By Atom Markarian
The Armenian Central Bank (ACB) has taken the first step towards the gradual introduction of mandatory insurance of saving accounts which it hopes will strengthen public trust in the country’s banking system.
The ACB will set aside in February a quarter of mortgaged commercial bank reserves for a special “insurance fund” that would partly or fully compensate depositors of banks facing bankruptcy. Under the existing rules, the banks have to deposit 8 percent of their cash deposits with the ACB.
The Central Bank chairman, Tigran Sarkisian, said late last week that the deposit insurance system will be put in place by 2005. “This insurance fund will take shape in the next two years and it will start functioning from 2005,” he told RFE/RL.

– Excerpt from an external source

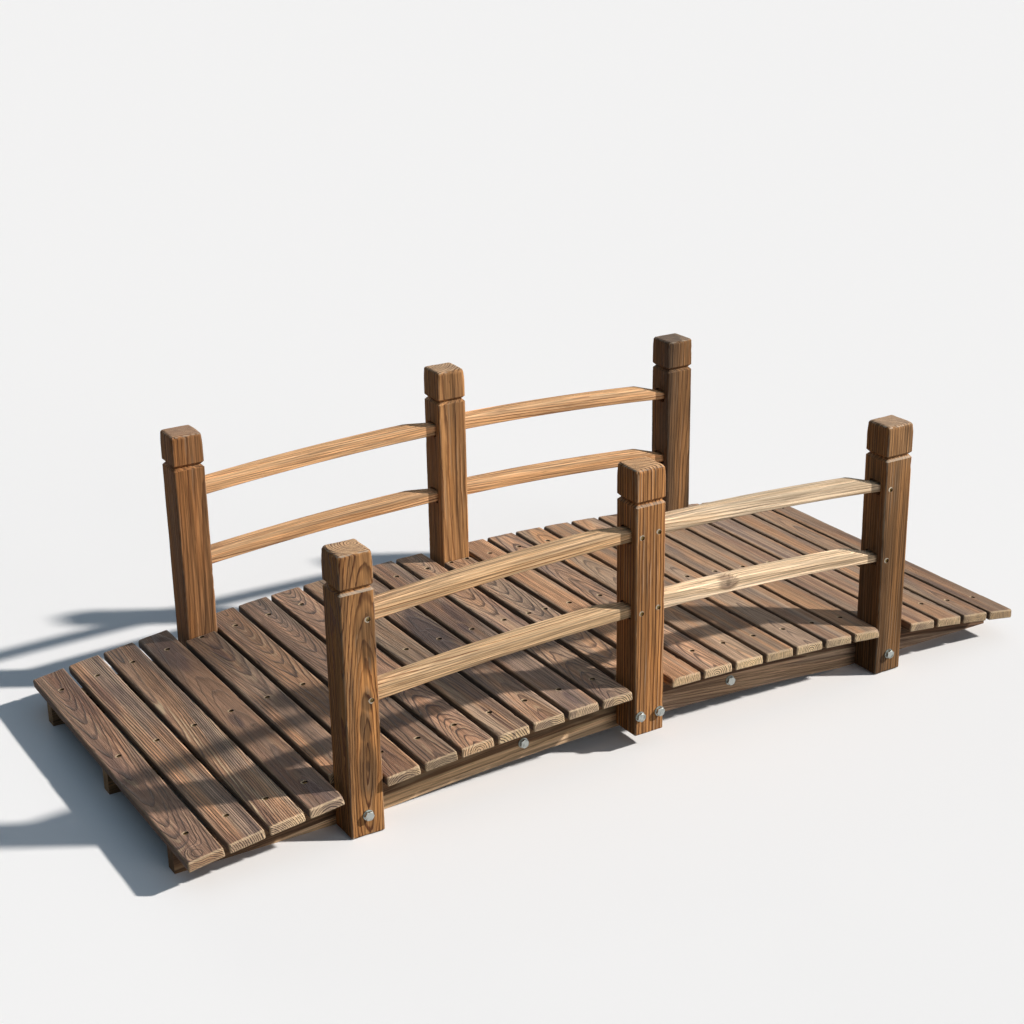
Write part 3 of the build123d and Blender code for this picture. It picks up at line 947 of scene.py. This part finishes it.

The ACB expects that the two-year period will see consolidation of about three dozen local banks most of which are too small to make loans to large businesses. It believes larger banks will be less vulnerable to bankruptcy.
Sarkisian said the deposit insurance will cover bank accounts worth up to 5 million drams ($8,600) each.
According to various estimates, more than 80 percent of money circulating in Armenia bypasses the banking sector, with most business transactions still carried out in cash. Besides, many people remain wary of keeping their savings in banks. Deposit insurance could therefore help the latter attract much more financial resources.